Attempts to pull them out by drilling through the debris of rock, stones and metal and pushing through an evacuation pipe have been slowed by snags.
Rescuers had hoped to finish the drilling late on Thursday but had to suspend it after the platform on which the auger machine is placed was damaged, and subsequently a metal pipe was found stuck to the machine, requiring it to be reassembled, a government statement said.
An estimated 15 metres of debris was left to be drilled through and a study using ground penetration radar showed there was no metallic obstruction for the next 5m, said Bhaskar Khulbe, a senior tunnel project official.
“We have a very big positive in that,” Khulbe told reporters on Friday.
“This means our drilling should be smooth … and we are much more hopeful,” he said, adding that drilling should resume by 11.30am (5pm AEDT).
Alternate rescue strategy
The rescue plan involves pushing a pipe wide enough to pull the trapped men out on wheeled stretchers.

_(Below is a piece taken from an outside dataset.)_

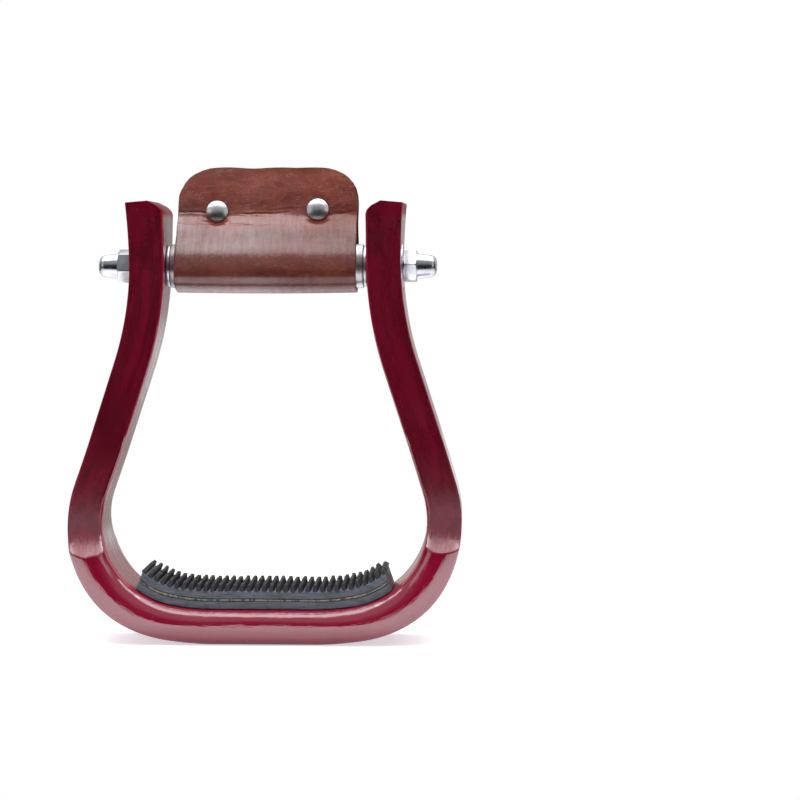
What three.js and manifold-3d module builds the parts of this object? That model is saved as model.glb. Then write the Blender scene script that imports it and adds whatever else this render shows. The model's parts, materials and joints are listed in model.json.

Rescue workers rehearsed the evacuation by going into the pipe and being pulled out on stretchers.
A second plan to drill vertically from atop the hill was also being pursued and the drilling machines were being assembled, the statement said.
The men have been getting cooked food since a larger lifeline pipe was pushed through earlier this week and the statement said they were sent bread, lentils and mixed vegetable curry.
More than a dozen doctors, including psychiatrists, have been at the site, talking to the men and monitoring their health.
The collapsed tunnel is on the Char Dham pilgrimage route and aims to link four key Hindu pilgrimage sites with 890km of two-lane road.
Authorities have not said what caused the tunnel collapse, but the region is prone to landslides, earthquakes and floods.